— Start —
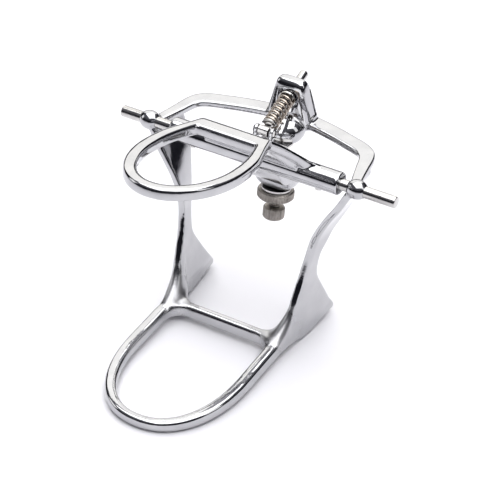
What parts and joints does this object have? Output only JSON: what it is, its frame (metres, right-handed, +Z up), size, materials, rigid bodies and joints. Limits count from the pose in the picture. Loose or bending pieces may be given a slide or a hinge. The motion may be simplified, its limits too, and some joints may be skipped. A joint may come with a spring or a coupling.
{
  "type": "dental articulator",
  "caption": "Free-plane dental articulator with looped lower and upper jaw members, a cross axle, a sprung guide pin and a knurled height stop screw.",
  "frame": {"origin": "centre of the bounding box at table level, in the pose with the upper member raised about ten degrees and shifted 2.2 mm to the right", "axes": "+X along the cross axle to the articulator's right as seen from the front, +Y from the front of the loops to the rear bow, +Z up from the table"},
  "size_m": [0.13, 0.1386, 0.113],
  "materials": {
    "chrome_casting": "polished chrome plate over a smooth casting",
    "steel": "bright turned steel",
    "spring_wire": "plated wire with a warm tint",
    "nickel": "dull knurled nickel"
  },
  "bodies": {
    "lower_frame": {"lower_ring": "chrome_casting", "upright_left": "chrome_casting", "upright_right": "chrome_casting", "rear_bow": "chrome_casting", "bow_hub": "chrome_casting", "stop_plate": "steel"},
    "axle": {"axle_rod": "steel"},
    "upper_frame": {"upper_ring": "chrome_casting", "hinge_bridge": "chrome_casting", "hinge_barrel": "chrome_casting", "screw_boss": "chrome_casting", "pin_lug_left": "chrome_casting", "pin_lug_right": "chrome_casting", "grub_screw_left": "steel", "grub_screw_right": "steel", "cross_pin": "steel"},
    "swivel": {"swivel_eye": "steel", "yaw_pin": "steel"},
    "guide_pin": {"guide_pin": "steel", "return_spring": "spring_wire", "spring_washer": "steel"},
    "height_screw": {"height_screw": "nickel"},
    "screw_knob": {"screw_knob": "nickel", "knob_set_screw": "steel"},
    "lock_washer": {"lock_washer": "steel"},
    "lock_nut": {"lock_nut": "nickel"}
  },
  "joints": [
    {"name": "side_slide", "type": "slide", "parent": "lower_frame", "child": "axle", "axis": [1, 0, 0], "range_m": [-0.0054, 0.001]},
    {"name": "opening", "type": "hinge", "parent": "axle", "child": "upper_frame", "pos_m": [0, 0.02331, 0.079], "axis": [-1, 0, 0], "range_deg": [0, 70]},
    {"name": "pin_pitch", "type": "hinge", "parent": "upper_frame", "child": "swivel", "pos_m": [0, 0.03029, 0.0869], "axis": [1, 0, 0], "range_deg": [0, 96]},
    {"name": "pin_yaw", "type": "hinge", "parent": "swivel", "child": "guide_pin", "pos_m": [0, 0.03464, 0.08758], "axis": [0, -0.1545, 0.988], "range_deg": [-13.9, 2.7]},
    {"name": "screw_travel", "type": "slide", "parent": "upper_frame", "child": "height_screw", "axis": [0, 0.1743, 0.9847], "range_m": [-0.004, 0]},
    {"name": "knob_turn", "type": "hinge", "parent": "height_screw", "child": "screw_knob", "pos_m": [0, 0.03836, 0.04181], "axis": [0, 0.1743, 0.9847], "range_deg": [-1801, 1]},
    {"name": "washer_travel", "type": "slide", "parent": "upper_frame", "child": "lock_washer", "axis": [0, 0.1743, 0.9847], "range_m": [-0.0016, 0]},
    {"name": "lock_nut_turn", "type": "hinge", "parent": "lock_washer", "child": "lock_nut", "pos_m": [0, 0.03992, 0.05067], "axis": [0, 0.1743, 0.9847], "range_deg": [-721, 1]}
  ],
  "couplings": [
    {"joint": "pin_pitch", "follows": "opening", "ratio": 1.365},
    {"joint": "pin_yaw", "follows": "side_slide", "rad_per_m": 44.4},
    {"joint": "knob_turn", "follows": "screw_travel", "rad_per_m": 7854},
    {"joint": "lock_nut_turn", "follows": "washer_travel", "rad_per_m": 7854}
  ]
}
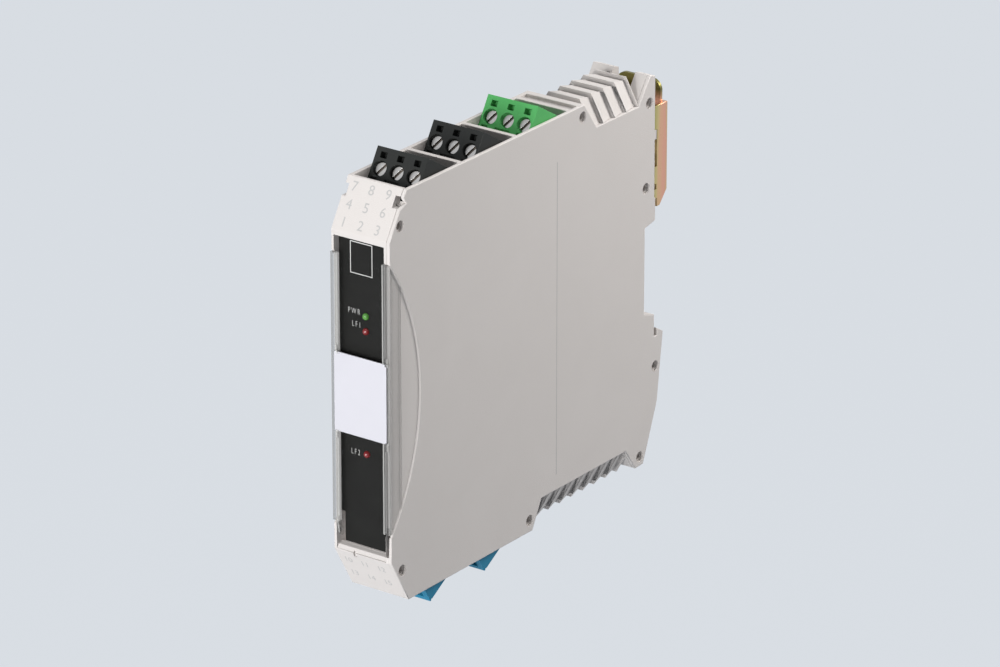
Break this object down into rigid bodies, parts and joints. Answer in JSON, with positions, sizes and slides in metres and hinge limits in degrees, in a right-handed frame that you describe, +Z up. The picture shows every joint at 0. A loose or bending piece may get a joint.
— End —
- EXERCISE BRIEF -
Extract the complete data, matching each line exactly.

- SOLUTION FOR THIS EXERCISE -
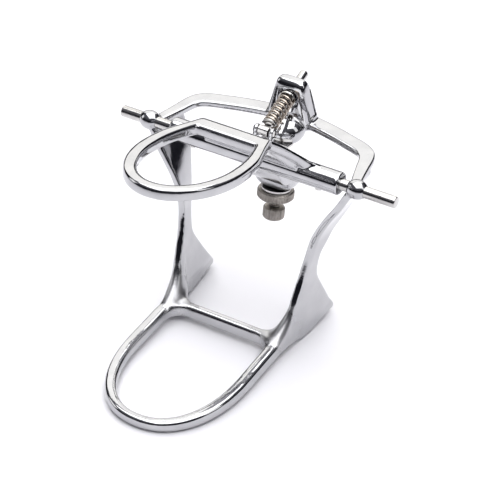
What parts and joints does this object have? Output only JSON: what it is, its frame (metres, right-handed, +Z up), size, materials, rigid bodies and joints. Limits count from the pose in the picture. Loose or bending pieces may be given a slide or a hinge. The motion may be simplified, its limits too, and some joints may be skipped. A joint may come with a spring or a coupling.
{
  "type": "dental articulator",
  "caption": "Free-plane dental articulator with looped lower and upper jaw members, a cross axle, a sprung guide pin and a knurled height stop screw.",
  "frame": {"origin": "centre of the bounding box at table level, in the pose with the upper member raised about ten degrees and shifted 2.2 mm to the right", "axes": "+X along the cross axle to the articulator's right as seen from the front, +Y from the front of the loops to the rear bow, +Z up from the table"},
  "size_m": [0.13, 0.1386, 0.113],
  "materials": {
    "chrome_casting": "polished chrome plate over a smooth casting",
    "steel": "bright turned steel",
    "spring_wire": "plated wire with a warm tint",
    "nickel": "dull knurled nickel"
  },
  "bodies": {
    "lower_frame": {"lower_ring": "chrome_casting", "upright_left": "chrome_casting", "upright_right": "chrome_casting", "rear_bow": "chrome_casting", "bow_hub": "chrome_casting", "stop_plate": "steel"},
    "axle": {"axle_rod": "steel"},
    "upper_frame": {"upper_ring": "chrome_casting", "hinge_bridge": "chrome_casting", "hinge_barrel": "chrome_casting", "screw_boss": "chrome_casting", "pin_lug_left": "chrome_casting", "pin_lug_right": "chrome_casting", "grub_screw_left": "steel", "grub_screw_right": "steel", "cross_pin": "steel"},
    "swivel": {"swivel_eye": "steel", "yaw_pin": "steel"},
    "guide_pin": {"guide_pin": "steel", "return_spring": "spring_wire", "spring_washer": "steel"},
    "height_screw": {"height_screw": "nickel"},
    "screw_knob": {"screw_knob": "nickel", "knob_set_screw": "steel"},
    "lock_washer": {"lock_washer": "steel"},
    "lock_nut": {"lock_nut": "nickel"}
  },
  "joints": [
    {"name": "side_slide", "type": "slide", "parent": "lower_frame", "child": "axle", "axis": [1, 0, 0], "range_m": [-0.0054, 0.001]},
    {"name": "opening", "type": "hinge", "parent": "axle", "child": "upper_frame", "pos_m": [0, 0.02331, 0.079], "axis": [-1, 0, 0], "range_deg": [0, 70]},
    {"name": "pin_pitch", "type": "hinge", "parent": "upper_frame", "child": "swivel", "pos_m": [0, 0.03029, 0.0869], "axis": [1, 0, 0], "range_deg": [0, 96]},
    {"name": "pin_yaw", "type": "hinge", "parent": "swivel", "child": "guide_pin", "pos_m": [0, 0.03464, 0.08758], "axis": [0, -0.1545, 0.988], "range_deg": [-13.9, 2.7]},
    {"name": "screw_travel", "type": "slide", "parent": "upper_frame", "child": "height_screw", "axis": [0, 0.1743, 0.9847], "range_m": [-0.004, 0]},
    {"name": "knob_turn", "type": "hinge", "parent": "height_screw", "child": "screw_knob", "pos_m": [0, 0.03836, 0.04181], "axis": [0, 0.1743, 0.9847], "range_deg": [-1801, 1]},
    {"name": "washer_travel", "type": "slide", "parent": "upper_frame", "child": "lock_washer", "axis": [0, 0.1743, 0.9847], "range_m": [-0.0016, 0]},
    {"name": "lock_nut_turn", "type": "hinge", "parent": "lock_washer", "child": "lock_nut", "pos_m": [0, 0.03992, 0.05067], "axis": [0, 0.1743, 0.9847], "range_deg": [-721, 1]}
  ],
  "couplings": [
    {"joint": "pin_pitch", "follows": "opening", "ratio": 1.365},
    {"joint": "pin_yaw", "follows": "side_slide", "rad_per_m": 44.4},
    {"joint": "knob_turn", "follows": "screw_travel", "rad_per_m": 7854},
    {"joint": "lock_nut_turn", "follows": "washer_travel", "rad_per_m": 7854}
  ]
}
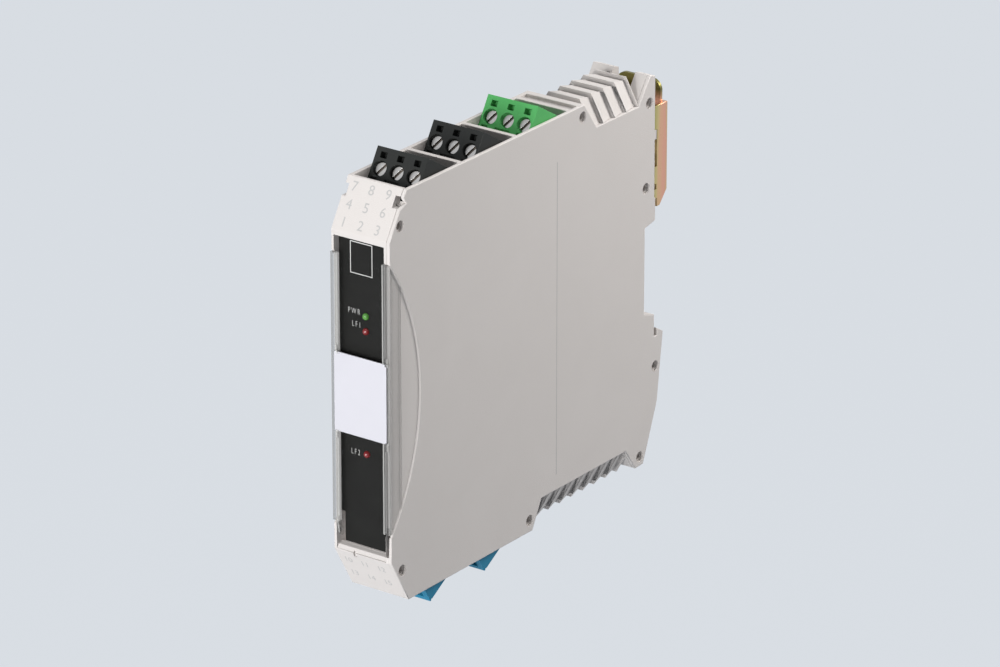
Break this object down into rigid bodies, parts and joints. Answer in JSON, with positions, sizes and slides in metres and hinge limits in degrees, in a right-handed frame that you describe, +Z up. The picture shows every joint at 0. A loose or bending piece may get a joint.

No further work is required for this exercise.